On All Saints Day Hungarians visit the cemeteries and decorate their relatives’ tombs with flowers and candles. It’s a beautiful sight in the evening as well as the daylight. I’m intrigued by the links between the Hungarian All Saints, Halloween, and Día de los Muertos, and in fact talked about these with both my students and the high school students at the Csányi Foundation. These three “days of the dead” have a common foundation in the Christian celebration of All Saints & All Souls Days, while fusing these in Mexico with indigenous traditions regarding the visiting spirits of one’s dead relatives. Some say Halloween is a similar fusion of the traditional Celtic festival of Samhain with All Saints/Souls Days, but other scholars say there is no evidence to support this. At any rate, the Hungarian All Saints Day seems wholly of the Christian tradition, while Halloween and Día de los Muertos are fusions of various traditions that have developed (and are still evolving) in interesting ways over time. Halloween is not really celebrated here, although Hungarians certainly know of it. Indeed, there was what the students called a “zombie” parade on the night of the 1st. I saw this, mostly young people, many in some sort of costume, walking along one of the main streets with a police escort. My camera didn’t cooperate in getting a good picture of this, unfortunately! Here are a few pictures from the temetó (cemetery) near my apartment in Újszeged, including one with a bit of Halloween fusion:
As for Oktober 23, this is of course one of the most important days in Hungary’s civic calendar. I’ll attempt a brief recap, but send you to two sites that have longer summaries of the 1956 Revolution, should you be interested in learning more. It seems that after Stalin’s death in 1953, things loosened up a bit in Hungary, and Nagy Imre became prime minister. Hungarians began to assert more freedoms, but the communists reacted and removed Nagy. Nevertheless, the border controls were lessened in the summer of 1956, prompting large numbers of Hungarians to flee West. What had begun could not be stopped with Nagy’s removal, and the universities became centers of revolutionary activity, including my very own University of Szeged. The Association of Hungarian University and College Students was founded at a meeting in the auditorium of the Arts Building at U-Szeged on Oct. 20, and drew up a list of 16 points describing the political aims of the protesters.
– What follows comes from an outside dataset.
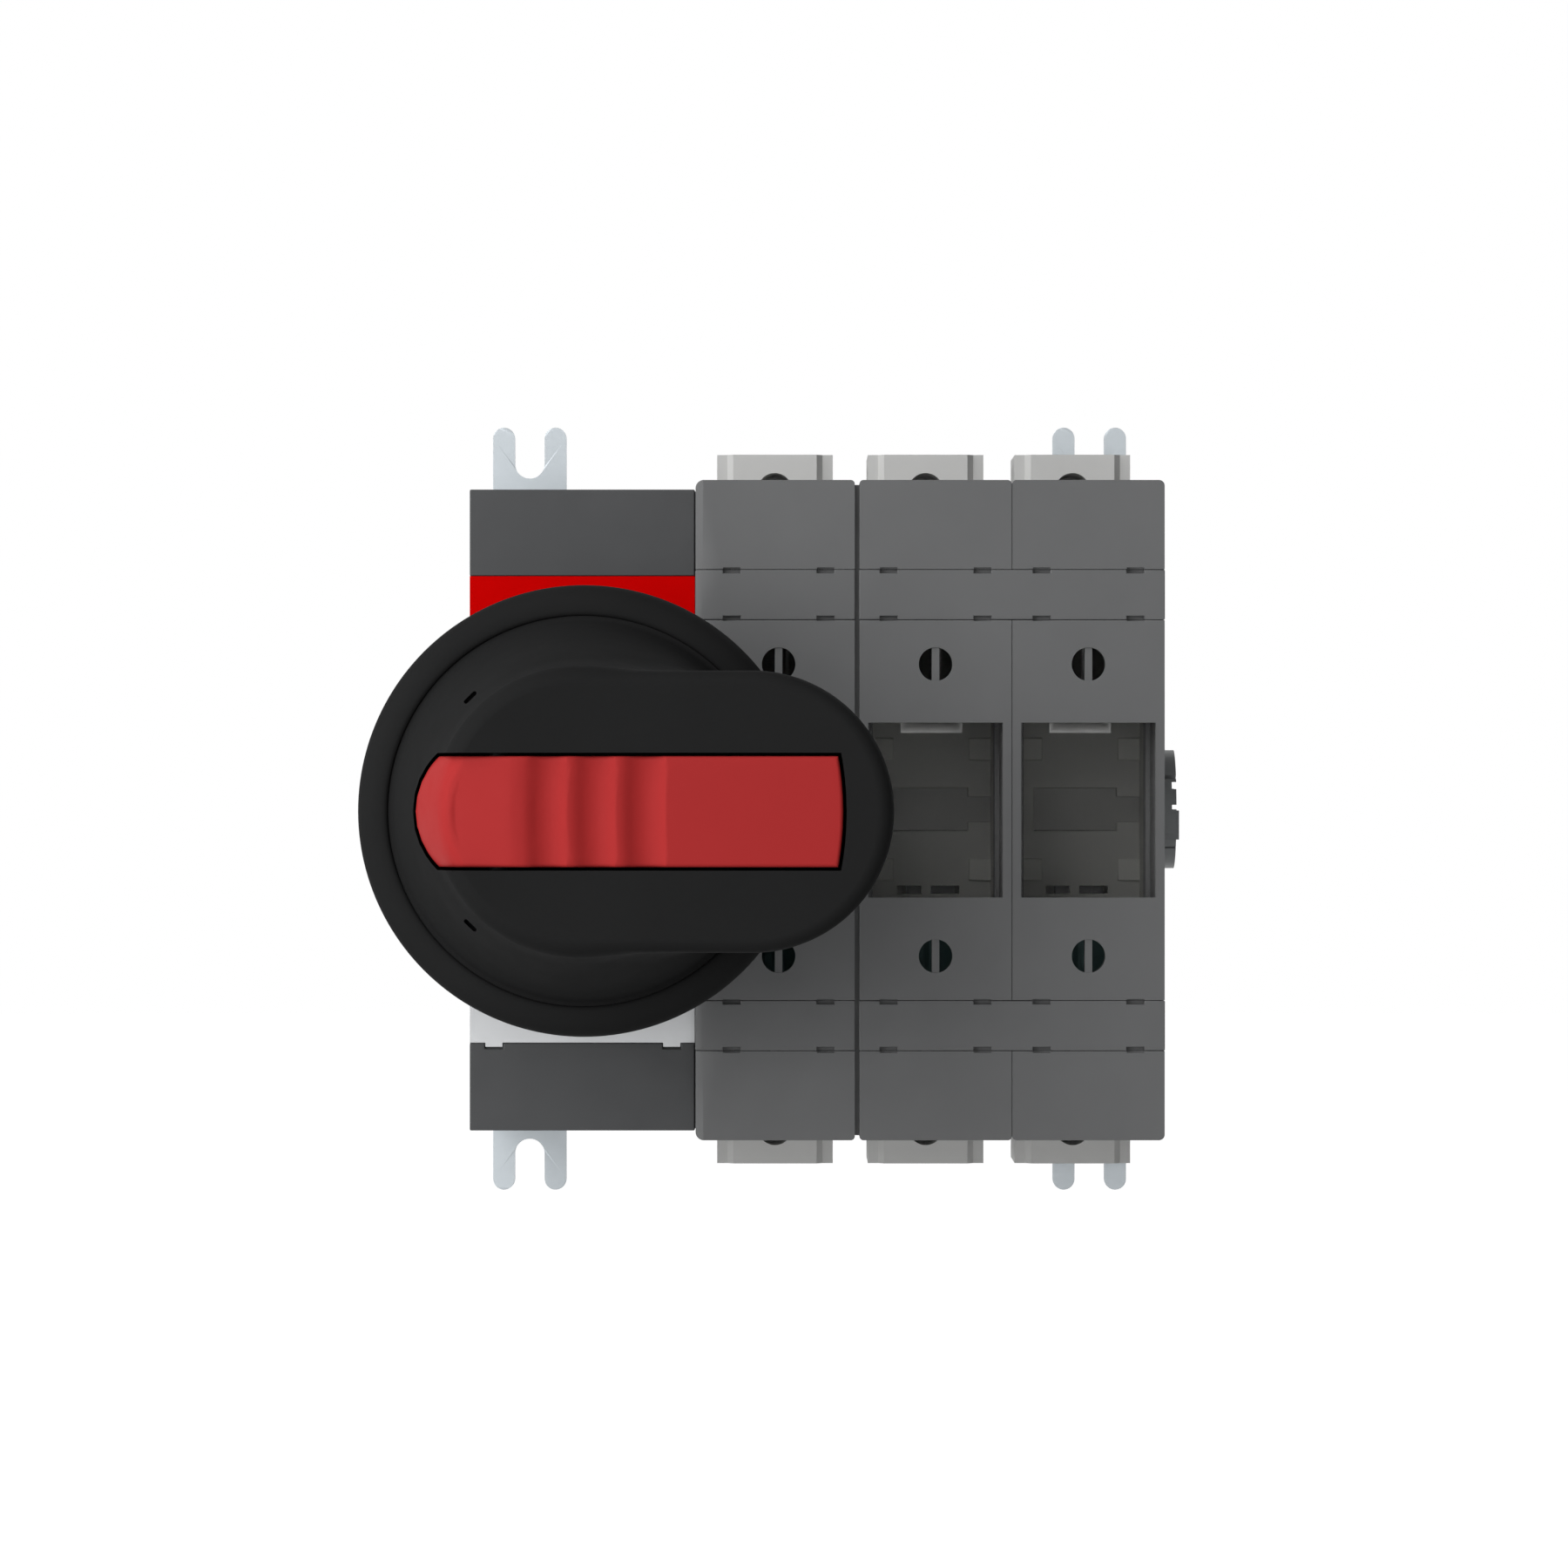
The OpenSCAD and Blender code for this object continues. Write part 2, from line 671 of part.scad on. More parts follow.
// A fuse clip: sprung jaws on a strip along the floor, with a leg down to its fixed pad
module fuse_clip_shape(i, strip, leg, leg_from) {
    x = pole_x(i);
    zs = [clip_mid_z - clip_w / 2, clip_mid_z + clip_w / 2];
    color([0.82, 0.82, 0.80]) {
        // The jaws, open to the front, with lips that lead the fuse in
        difference() {
            translate([x, -jaw_d, zs[0]])
                cylinder(r = jaw_r, h = clip_w);
            translate([x, -jaw_d, zs[0] - 1])
                cylinder(r = fuse_dia / 2, h = clip_w + 2);
            block([x - 5.4, x + 5.4], [jaw_d, jaw_d + 12], [zs[0] - 1, zs[1] + 1]);
        }
        for (jaw = [-1, 1])
            translate([x, -jaw_d, zs[0]])
                rotate([0, 0, jaw * 50])
                    translate([-clip_t / 2, -fuse_dia / 2 - 3, 0])
                        cube([clip_t, 3, clip_w]);
        block([x - 2.5, x + 2.5], [floor_d, floor_d + clip_t + 0.6], zs);
        block([x - 5.45, x + 5.45], [floor_d, floor_d + clip_t], strip);
        block([x + leg_from, x + pad_x[1]], [floor_d, floor_d + clip_t], [leg, leg + bar_t]);
        block([x, x + pad_x[1]], [floor_d, floor_d + clip_t], [min(leg, zs[1] - 1), max(leg + bar_t, zs[1])]);
        block([x + leg_from, x + pad_x[1]], [base_front, floor_d + clip_t], [leg, leg + bar_t]);
        block([x + pad_x[0], x + pad_x[1]], [base_front, pad_front], [pad_in, pad_out]);
    }
}

module fuse_clip_top(i) {
    fuse_clip_shape(i, [clip_end_z, clip_mid_z + clip_w / 2], pad_in, leg_x);
}

module fuse_clip_bottom(i) {
    mirror([0, 0, 1])
        fuse_clip_shape(i, [clip_mid_z - clip_w / 2, clip_mid_z + clip_w / 2], pad_out - bar_t, pad_x[0]);
}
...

On Oct. 23, college students in Szeged and at universities around the country held demonstrations and read the 16 points, kicking off the 1956 Revolution. Among these was the demand that Nagy be returned to office. The protesters took symbolic actions as well. In Budapest, they toppled and destroyed a statue of Stalin, and cut the communist coat of arms out of the middle of the Hungarian flag (so the flag with a hole in the middle became a symbol of the revolution). Nagy was reinstated as prime minister, and tried to negotiate the removal of Soviet troops from the country. Cardinal Jozsef Mindzenty, head of the Hungarian Catholic Church, who had been arrested and sentenced to life in prison for “treason” in a show trial in 1948, was released from prison.
But then the reaction came. Soviet tanks rolled into Kossuth Lajos tér (named, of course, for the Hungarian revolutionary leader of 1848) outside Parliament on Oct. 25 and troops began to shoot peaceful demonstrators, killing some 800. Revolutionary protests were attacked by troops in other cities across the country, and on Nov. 4 the USSR sent its army in and began a war that crushed what remained of the 1956 Revolution. Nagy was arrested and executed, as were some 400 others alleged to be leaders of the revolution. Nagy was buried in an unmarked grave, and in 1989, he was reburied after a huge ceremony at Heroes Square, marking the symbolic end of communist rule in Hungary.
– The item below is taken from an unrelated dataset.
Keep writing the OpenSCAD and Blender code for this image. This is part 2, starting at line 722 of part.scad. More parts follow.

In all, more than 2000 Hungarians were killed during the Revolution, and more than 20,000 were imprisoned. Another 250,000 or so Hungarians fled through the (relatively) open border before the communists shut it back down in January 1957; about 35,000 Hungarian refugees were accepted by the United States. Cardinal Mindzenty fled to the U.S. Embassy for refuge, and ended up living in there under self-imposed “house arrest,” until 1971, when he finally left the country (after a papal-engineered compromise that annulled Midzenty’s excommunication of communist officials, in exchange for which they allowed him to leave the country). A local Dunkirk-Fredonia note: the (now closed) Cardinal Mindzenty Catholic High School in Dunkirk was named for him, and he visited Dunkirk before he died in 1975. He left instructions that he was not to be buried in Hungary until the last Soviet troops left the country, and when that happened in 1991, he was entombed at the Basilica at Esztergom. (I’ve included a photo of his tomb below.) (For more on the Revolution, see here and here; for more on Mindzenty, see this.)
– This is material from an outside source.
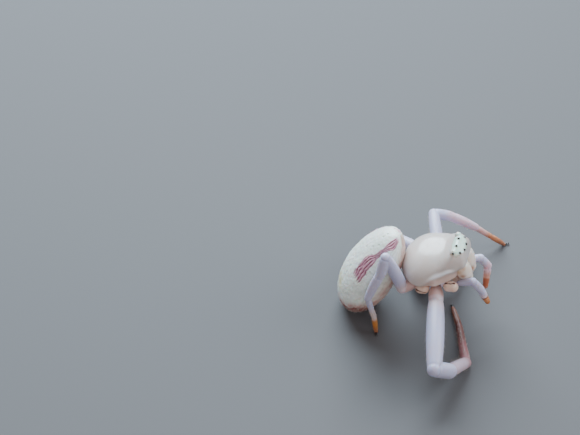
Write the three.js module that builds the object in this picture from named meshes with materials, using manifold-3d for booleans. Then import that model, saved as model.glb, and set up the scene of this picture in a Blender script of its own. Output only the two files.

Hungarians have, not surprisingly, many memorials and monuments to the heroes and martyrs of 1956. In Budapest, there is a nice statue of Nagy Imre on a bridge, facing the Parliament Building. Underneath Kossuth tér is a free museum and memorial to the martyrs of 1956, which Carol and I visited in October. It had multimedia displays showing where protests and deaths occurred across Hungary, and film of survivors discussing the Soviet attacks in front of Parliament, as well as the parents of some killed, speaking of how they were hounded by the police when they went to the cemetery to visit the graves. There was also a memorial tomb and the massive flag with the communist coat of arms cut out. I found it to be a particularly effective and moving museum, which left me wanting to know more about the history of the revolution. Szeged has several monuments to 1956 as well, including one honoring the U-Szeged students who helped spark the demonstrations of October 23, in front of the Arts Building auditorium. There is also the Hungarian Pieta, a Madonna grieving for the victims of 1956, outside the Dom (Cathedral). My own favorite, however, is the marble statue in Rerrich Béla tér, which depicts the revolutionaries of 1956 bearing the dead butterfly of freedom–an artistic statement that is at once beautiful and heart-breaking. These monuments and memorials were appropriately adorned with wreaths, flowers, and the national colors during Oct. 23 ceremonies (which I unfortunately missed as I was returning from Budapest that day). Below are pictures of some of the monuments and memorials to the heroes of 1956.
So that’s the scoop on these two important Hungarian holidays. Now it’s time to visit the pigs and get some kürtöskalacs and maybe some kolbasz (sorry, pigs) and, of course, a sör or two. It’s still foggy, but I will just have to cope!